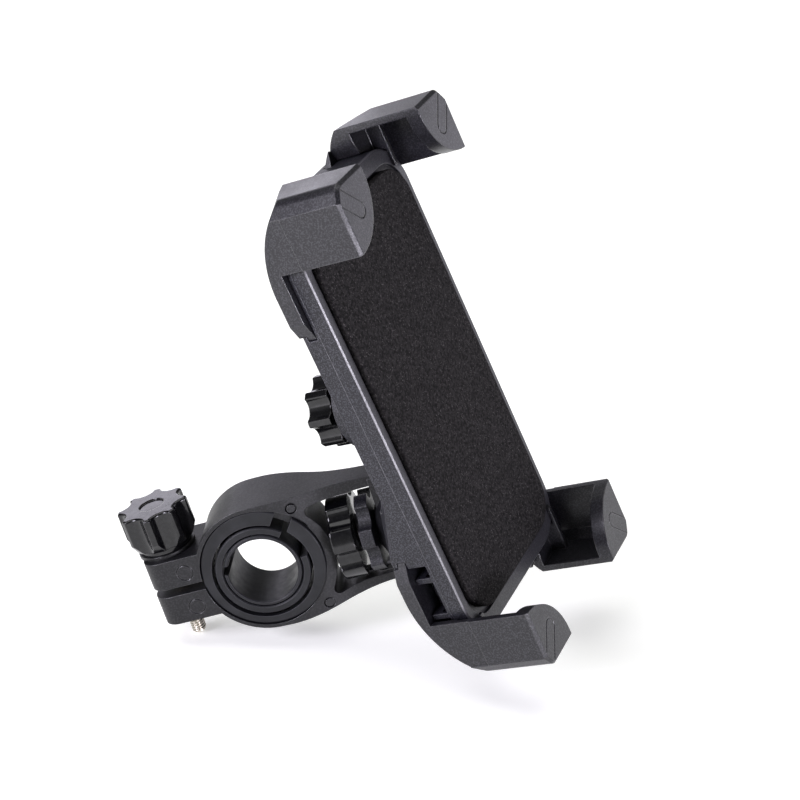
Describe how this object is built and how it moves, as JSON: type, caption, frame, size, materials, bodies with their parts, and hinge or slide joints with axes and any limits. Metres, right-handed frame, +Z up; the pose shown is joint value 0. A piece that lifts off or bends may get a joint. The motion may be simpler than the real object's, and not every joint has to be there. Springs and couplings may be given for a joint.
{
  "type": "bicycle phone mount",
  "caption": "Handlebar clamp with a ball swivel and a flat padded holder; one rear knob slides the corner claws in and out together.",
  "frame": {"origin": "centre of the handlebar bore, halfway along it", "axes": "+Y along the handlebar bore, +Z up, +X from the bore towards the holder"},
  "size_m": [0.1334, 0.07, 0.1451],
  "materials": {
    "housing_plastic": "fine-grained black ABS",
    "clamp_plastic": "smooth satin black nylon",
    "claw_plastic": "smoother satin black ABS",
    "knob_plastic": "glossy black moulding",
    "shim_rubber": "satin black rubber",
    "foam": "speckled black closed-cell foam",
    "nylon": "plain black nylon",
    "screw_steel": "nickel-plated steel",
    "bright_chrome": "bright chrome plating"
  },
  "bodies": {
    "clamp": {"clamp_arm": "clamp_plastic", "outer_shim": "shim_rubber", "middle_shim": "shim_rubber", "inner_shim": "shim_rubber", "clamp_nut": "screw_steel", "swivel_stud": "screw_steel", "saucer_washer": "housing_plastic"},
    "knob_washer": {"knob_washer": "nylon"},
    "clamp_knob": {"clamp_knob": "knob_plastic", "clamp_screw": "screw_steel"},
    "swivel_nut": {"swivel_nut": "knob_plastic"},
    "outer_liner": {"outer_liner": "nylon"},
    "inner_liner": {"inner_liner": "nylon"},
    "holder": {"swivel_dome": "housing_plastic", "dome_screws": "screw_steel", "back_cover": "housing_plastic", "front_tray": "housing_plastic", "foam_pad": "foam", "cover_screws": "screw_steel"},
    "claw_knob": {"claw_knob": "knob_plastic", "claw_knob_screw": "bright_chrome", "claw_knob_washer": "screw_steel", "pinion": "nylon", "friction_spring": "screw_steel"},
    "claw_upper_left": {"claw_upper_left": "claw_plastic"},
    "claw_upper_right": {"claw_upper_right": "claw_plastic"},
    "claw_lower_left": {"claw_lower_left": "claw_plastic"},
    "claw_lower_right": {"claw_lower_right": "claw_plastic"}
  },
  "joints": [
    {"name": "knob_washer_rise", "type": "slide", "parent": "clamp", "child": "knob_washer", "axis": [-0.294, 0, 0.9558], "range_m": [0, 0.0042]},
    {"name": "clamp_knob_turn", "type": "hinge", "parent": "knob_washer", "child": "clamp_knob", "pos_m": [-0.02599, 0, 0.00184], "axis": [-0.294, 0, 0.9558], "range_deg": [0, 2160]},
    {"name": "swivel_nut_turn", "type": "hinge", "parent": "clamp", "child": "swivel_nut", "pos_m": [0.02174, 0, 0.00669], "axis": [-0.9558, 0, -0.294], "range_deg": [0, 180]},
    {"name": "swivel_yaw", "type": "hinge", "parent": "clamp", "child": "outer_liner", "pos_m": [0.04215, 0, 0.01297], "axis": [-0.294, 0, 0.9558], "range_deg": [-2.5, 47.5]},
    {"name": "swivel_pitch", "type": "hinge", "parent": "outer_liner", "child": "inner_liner", "pos_m": [0.04215, 0, 0.01297], "axis": [0.3658, 0.9239, 0.1125], "range_deg": [-4, 16]},
    {"name": "swivel_spin", "type": "hinge", "parent": "inner_liner", "child": "holder", "pos_m": [0.04215, 0, 0.01297], "axis": [0.8475, -0.3806, 0.3701], "continuous": true},
    {"name": "claw_knob_turn", "type": "hinge", "parent": "holder", "child": "claw_knob", "pos_m": [0.0441, -0.00668, 0.05135], "axis": [0.8475, -0.3806, 0.3701], "range_deg": [0, 286.4]},
    {"name": "claw_upper_left_slide", "type": "slide", "parent": "holder", "child": "claw_upper_left", "axis": [-0.5019, -0.3475, 0.792], "range_m": [0, 0.024]},
    {"name": "claw_upper_right_slide", "type": "slide", "parent": "holder", "child": "claw_upper_right", "axis": [-0.2302, 0.3647, 0.9022], "range_m": [0, 0.024]},
    {"name": "claw_lower_left_slide", "type": "slide", "parent": "holder", "child": "claw_lower_left", "axis": [0.2302, -0.3647, -0.9022], "range_m": [0, 0.024]},
    {"name": "claw_lower_right_slide", "type": "slide", "parent": "holder", "child": "claw_lower_right", "axis": [0.5019, 0.3475, -0.792], "range_m": [0, 0.024]}
  ],
  "couplings": [
    {"joint": "knob_washer_rise", "follows": "clamp_knob_turn", "m_per_rad": 0.00011141},
    {"joint": "claw_upper_left_slide", "follows": "claw_knob_turn", "m_per_rad": 0.0048},
    {"joint": "claw_upper_right_slide", "follows": "claw_knob_turn", "m_per_rad": 0.0048},
    {"joint": "claw_lower_left_slide", "follows": "claw_knob_turn", "m_per_rad": 0.0048},
    {"joint": "claw_lower_right_slide", "follows": "claw_knob_turn", "m_per_rad": 0.0048}
  ]
}
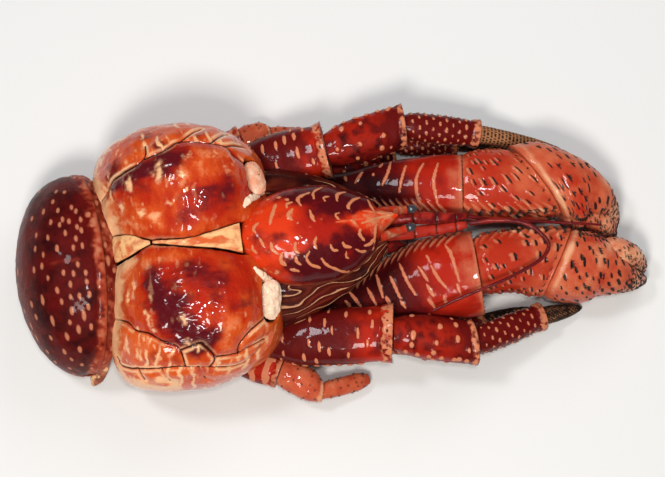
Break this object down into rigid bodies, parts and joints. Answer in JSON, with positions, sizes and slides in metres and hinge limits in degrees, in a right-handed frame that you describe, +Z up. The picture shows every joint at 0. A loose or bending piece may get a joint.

» **Problem requirements**: Exact output of every entry is required.

» **Exercise solution**:
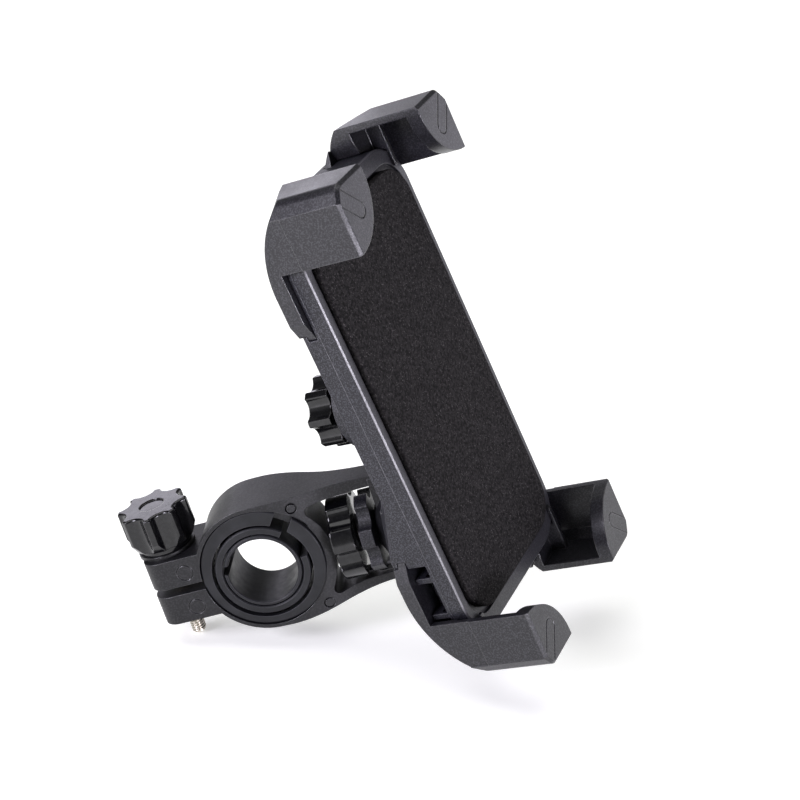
Describe how this object is built and how it moves, as JSON: type, caption, frame, size, materials, bodies with their parts, and hinge or slide joints with axes and any limits. Metres, right-handed frame, +Z up; the pose shown is joint value 0. A piece that lifts off or bends may get a joint. The motion may be simpler than the real object's, and not every joint has to be there. Springs and couplings may be given for a joint.
{
  "type": "bicycle phone mount",
  "caption": "Handlebar clamp with a ball swivel and a flat padded holder; one rear knob slides the corner claws in and out together.",
  "frame": {"origin": "centre of the handlebar bore, halfway along it", "axes": "+Y along the handlebar bore, +Z up, +X from the bore towards the holder"},
  "size_m": [0.1334, 0.07, 0.1451],
  "materials": {
    "housing_plastic": "fine-grained black ABS",
    "clamp_plastic": "smooth satin black nylon",
    "claw_plastic": "smoother satin black ABS",
    "knob_plastic": "glossy black moulding",
    "shim_rubber": "satin black rubber",
    "foam": "speckled black closed-cell foam",
    "nylon": "plain black nylon",
    "screw_steel": "nickel-plated steel",
    "bright_chrome": "bright chrome plating"
  },
  "bodies": {
    "clamp": {"clamp_arm": "clamp_plastic", "outer_shim": "shim_rubber", "middle_shim": "shim_rubber", "inner_shim": "shim_rubber", "clamp_nut": "screw_steel", "swivel_stud": "screw_steel", "saucer_washer": "housing_plastic"},
    "knob_washer": {"knob_washer": "nylon"},
    "clamp_knob": {"clamp_knob": "knob_plastic", "clamp_screw": "screw_steel"},
    "swivel_nut": {"swivel_nut": "knob_plastic"},
    "outer_liner": {"outer_liner": "nylon"},
    "inner_liner": {"inner_liner": "nylon"},
    "holder": {"swivel_dome": "housing_plastic", "dome_screws": "screw_steel", "back_cover": "housing_plastic", "front_tray": "housing_plastic", "foam_pad": "foam", "cover_screws": "screw_steel"},
    "claw_knob": {"claw_knob": "knob_plastic", "claw_knob_screw": "bright_chrome", "claw_knob_washer": "screw_steel", "pinion": "nylon", "friction_spring": "screw_steel"},
    "claw_upper_left": {"claw_upper_left": "claw_plastic"},
    "claw_upper_right": {"claw_upper_right": "claw_plastic"},
    "claw_lower_left": {"claw_lower_left": "claw_plastic"},
    "claw_lower_right": {"claw_lower_right": "claw_plastic"}
  },
  "joints": [
    {"name": "knob_washer_rise", "type": "slide", "parent": "clamp", "child": "knob_washer", "axis": [-0.294, 0, 0.9558], "range_m": [0, 0.0042]},
    {"name": "clamp_knob_turn", "type": "hinge", "parent": "knob_washer", "child": "clamp_knob", "pos_m": [-0.02599, 0, 0.00184], "axis": [-0.294, 0, 0.9558], "range_deg": [0, 2160]},
    {"name": "swivel_nut_turn", "type": "hinge", "parent": "clamp", "child": "swivel_nut", "pos_m": [0.02174, 0, 0.00669], "axis": [-0.9558, 0, -0.294], "range_deg": [0, 180]},
    {"name": "swivel_yaw", "type": "hinge", "parent": "clamp", "child": "outer_liner", "pos_m": [0.04215, 0, 0.01297], "axis": [-0.294, 0, 0.9558], "range_deg": [-2.5, 47.5]},
    {"name": "swivel_pitch", "type": "hinge", "parent": "outer_liner", "child": "inner_liner", "pos_m": [0.04215, 0, 0.01297], "axis": [0.3658, 0.9239, 0.1125], "range_deg": [-4, 16]},
    {"name": "swivel_spin", "type": "hinge", "parent": "inner_liner", "child": "holder", "pos_m": [0.04215, 0, 0.01297], "axis": [0.8475, -0.3806, 0.3701], "continuous": true},
    {"name": "claw_knob_turn", "type": "hinge", "parent": "holder", "child": "claw_knob", "pos_m": [0.0441, -0.00668, 0.05135], "axis": [0.8475, -0.3806, 0.3701], "range_deg": [0, 286.4]},
    {"name": "claw_upper_left_slide", "type": "slide", "parent": "holder", "child": "claw_upper_left", "axis": [-0.5019, -0.3475, 0.792], "range_m": [0, 0.024]},
    {"name": "claw_upper_right_slide", "type": "slide", "parent": "holder", "child": "claw_upper_right", "axis": [-0.2302, 0.3647, 0.9022], "range_m": [0, 0.024]},
    {"name": "claw_lower_left_slide", "type": "slide", "parent": "holder", "child": "claw_lower_left", "axis": [0.2302, -0.3647, -0.9022], "range_m": [0, 0.024]},
    {"name": "claw_lower_right_slide", "type": "slide", "parent": "holder", "child": "claw_lower_right", "axis": [0.5019, 0.3475, -0.792], "range_m": [0, 0.024]}
  ],
  "couplings": [
    {"joint": "knob_washer_rise", "follows": "clamp_knob_turn", "m_per_rad": 0.00011141},
    {"joint": "claw_upper_left_slide", "follows": "claw_knob_turn", "m_per_rad": 0.0048},
    {"joint": "claw_upper_right_slide", "follows": "claw_knob_turn", "m_per_rad": 0.0048},
    {"joint": "claw_lower_left_slide", "follows": "claw_knob_turn", "m_per_rad": 0.0048},
    {"joint": "claw_lower_right_slide", "follows": "claw_knob_turn", "m_per_rad": 0.0048}
  ]
}
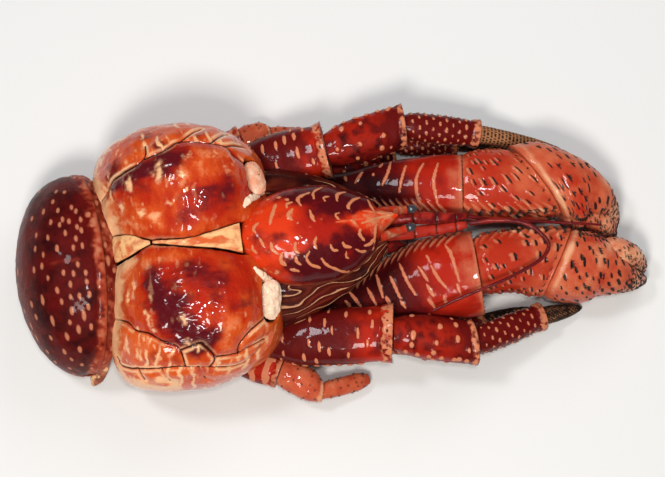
Break this object down into rigid bodies, parts and joints. Answer in JSON, with positions, sizes and slides in metres and hinge limits in degrees, in a right-handed frame that you describe, +Z up. The picture shows every joint at 0. A loose or bending piece may get a joint.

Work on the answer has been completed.